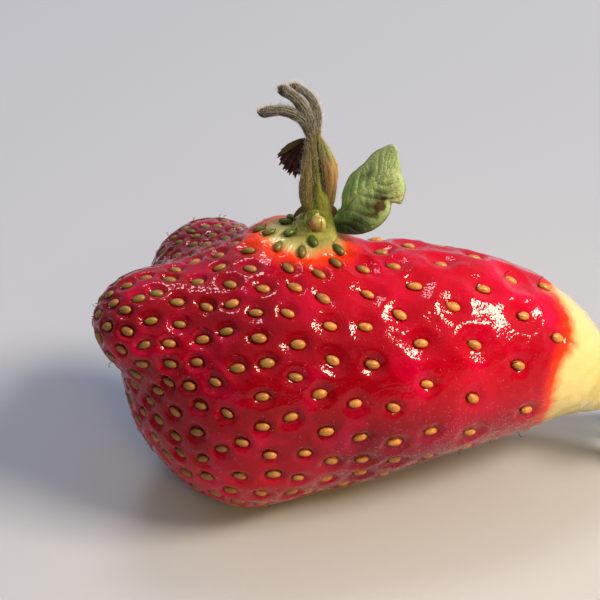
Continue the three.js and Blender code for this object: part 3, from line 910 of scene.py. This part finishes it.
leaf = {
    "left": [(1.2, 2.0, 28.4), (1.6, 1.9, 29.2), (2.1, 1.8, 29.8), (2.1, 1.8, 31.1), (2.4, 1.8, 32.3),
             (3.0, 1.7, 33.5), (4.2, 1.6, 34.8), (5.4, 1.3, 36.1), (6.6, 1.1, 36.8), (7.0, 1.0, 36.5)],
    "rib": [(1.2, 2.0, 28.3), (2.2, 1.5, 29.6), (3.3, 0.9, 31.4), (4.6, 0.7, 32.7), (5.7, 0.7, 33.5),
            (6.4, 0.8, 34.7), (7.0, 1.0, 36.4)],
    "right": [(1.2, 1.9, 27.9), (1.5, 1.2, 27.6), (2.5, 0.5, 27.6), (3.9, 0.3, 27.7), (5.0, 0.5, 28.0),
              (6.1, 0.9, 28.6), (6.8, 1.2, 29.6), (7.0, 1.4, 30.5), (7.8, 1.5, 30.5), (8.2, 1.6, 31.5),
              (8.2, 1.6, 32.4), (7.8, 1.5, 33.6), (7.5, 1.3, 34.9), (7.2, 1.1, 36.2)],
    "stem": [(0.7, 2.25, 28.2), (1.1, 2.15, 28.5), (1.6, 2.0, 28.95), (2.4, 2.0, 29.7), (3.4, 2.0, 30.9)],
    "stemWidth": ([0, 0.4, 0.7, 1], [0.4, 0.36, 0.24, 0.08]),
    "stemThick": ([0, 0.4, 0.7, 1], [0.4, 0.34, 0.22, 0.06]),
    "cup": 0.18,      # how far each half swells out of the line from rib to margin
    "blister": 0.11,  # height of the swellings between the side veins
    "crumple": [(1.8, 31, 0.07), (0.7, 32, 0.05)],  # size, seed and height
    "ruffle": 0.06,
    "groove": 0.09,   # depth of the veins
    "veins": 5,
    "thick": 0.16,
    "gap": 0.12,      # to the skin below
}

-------

● **Your task**:
Write the listing out again, exactly as shown above.

● **Written response**:
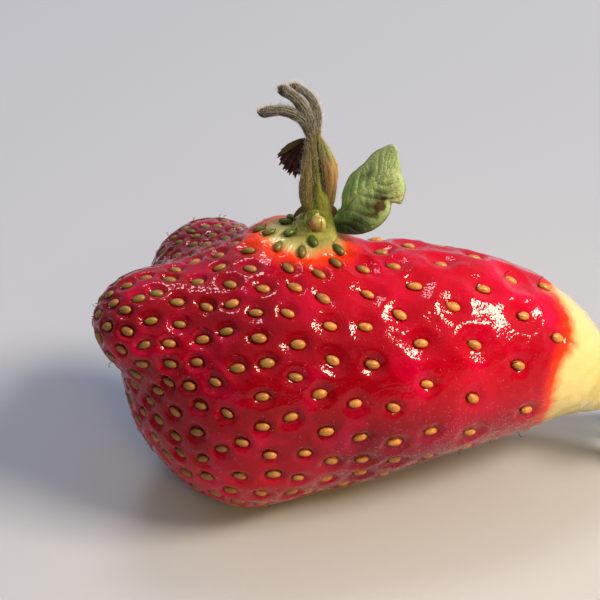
Continue the three.js and Blender code for this object: part 3, from line 910 of scene.py. This part finishes it.
leaf = {
    "left": [(1.2, 2.0, 28.4), (1.6, 1.9, 29.2), (2.1, 1.8, 29.8), (2.1, 1.8, 31.1), (2.4, 1.8, 32.3),
             (3.0, 1.7, 33.5), (4.2, 1.6, 34.8), (5.4, 1.3, 36.1), (6.6, 1.1, 36.8), (7.0, 1.0, 36.5)],
    "rib": [(1.2, 2.0, 28.3), (2.2, 1.5, 29.6), (3.3, 0.9, 31.4), (4.6, 0.7, 32.7), (5.7, 0.7, 33.5),
            (6.4, 0.8, 34.7), (7.0, 1.0, 36.4)],
    "right": [(1.2, 1.9, 27.9), (1.5, 1.2, 27.6), (2.5, 0.5, 27.6), (3.9, 0.3, 27.7), (5.0, 0.5, 28.0),
              (6.1, 0.9, 28.6), (6.8, 1.2, 29.6), (7.0, 1.4, 30.5), (7.8, 1.5, 30.5), (8.2, 1.6, 31.5),
              (8.2, 1.6, 32.4), (7.8, 1.5, 33.6), (7.5, 1.3, 34.9), (7.2, 1.1, 36.2)],
    "stem": [(0.7, 2.25, 28.2), (1.1, 2.15, 28.5), (1.6, 2.0, 28.95), (2.4, 2.0, 29.7), (3.4, 2.0, 30.9)],
    "stemWidth": ([0, 0.4, 0.7, 1], [0.4, 0.36, 0.24, 0.08]),
    "stemThick": ([0, 0.4, 0.7, 1], [0.4, 0.34, 0.22, 0.06]),
    "cup": 0.18,      # how far each half swells out of the line from rib to margin
    "blister": 0.11,  # height of the swellings between the side veins
    "crumple": [(1.8, 31, 0.07), (0.7, 32, 0.05)],  # size, seed and height
    "ruffle": 0.06,
    "groove": 0.09,   # depth of the veins
    "veins": 5,
    "thick": 0.16,
    "gap": 0.12,      # to the skin below
}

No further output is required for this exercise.